A escassez dessa madeira no mercado tornou essas árvores muito atraentes porque o volume de madeira em posições altas do tronco seria suficiente para viabilizar economicamente a exploração na época do ciclo madeireiro. Ela certamente teria sido explorada se o dono atual da fazenda e seus antepassados não tivessem recusado ofertas de madeireiras.
As imbuias gigantes passam atualmente por levantamento semelhante, mas, até agora, só foi identificado um exemplar acima de 2 metros de diâmetro.
Essa espécie costuma ser a mais longeva da floresta de araucária, viver mais de 500 anos e superar os 30 metros de altura. Mas o tamanho não tem necessariamente relação com a idade de uma árvore, já que há espécies que crescem rapidamente, como o Eucaliptus regans (que passa de 80 metros de altura), mas não são multisseculares.
Um caso dos EUA
O estudo da idade das árvores também oferece riscos. Como a análise passa pela contagem dos anéis associada a diversas outras técnicas, identificar a idade de uma árvore viva envolve um tipo de furadeira que permite remover parte do núcleo da árvore sem matá-la. Mas as coisas podem não ocorrer como esperado.
Nos EUA, em 1964, o então universitário Donald Rusk Currey coletava uma amostra de um pinheiro do tipo bristlecone, mas conta-se que a broca ficou presa na enorme árvore localizada no Estado de Nevada.
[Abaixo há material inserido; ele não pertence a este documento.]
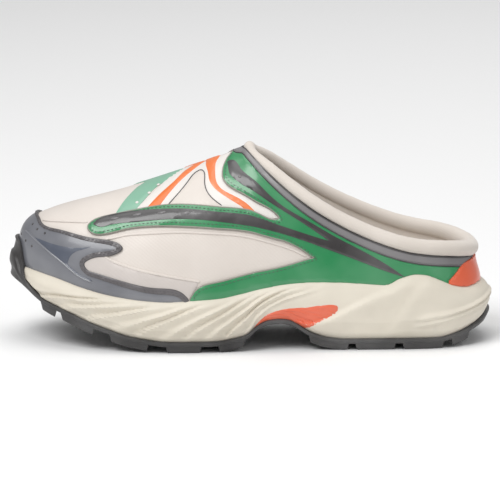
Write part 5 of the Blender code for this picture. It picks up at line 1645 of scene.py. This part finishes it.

Como o equipamento é caro, ele e um guarda florestal teriam derrubado a árvore para recuperar a broca. Há também uma versão da história que aponta que a derrubada visava a retirada por completo de uma amostra da árvore.
De todo modo, autoridades do serviço florestal à época avaliaram que o exemplar não tinha nada de especial e autorizaram a derrubada dele.
Só depois é que o estudante de geografia descobriu que aquele exemplar de Pinus aristata, batizado de Prometeu, tinha quase 5.000 anos, vindo a ser a árvore mais antiga já registrada até então.
O episódio trágico teve ao menos dois grandes efeitos positivos: gerou uma onda de medidas de preservação em torno das árvores gigantes e levou a muitos achados científicos que contribuíram para a pesquisa da flora e do clima.
A reflexão que fica é que infelizmente as pessoas não sabem o valor de uma árvore.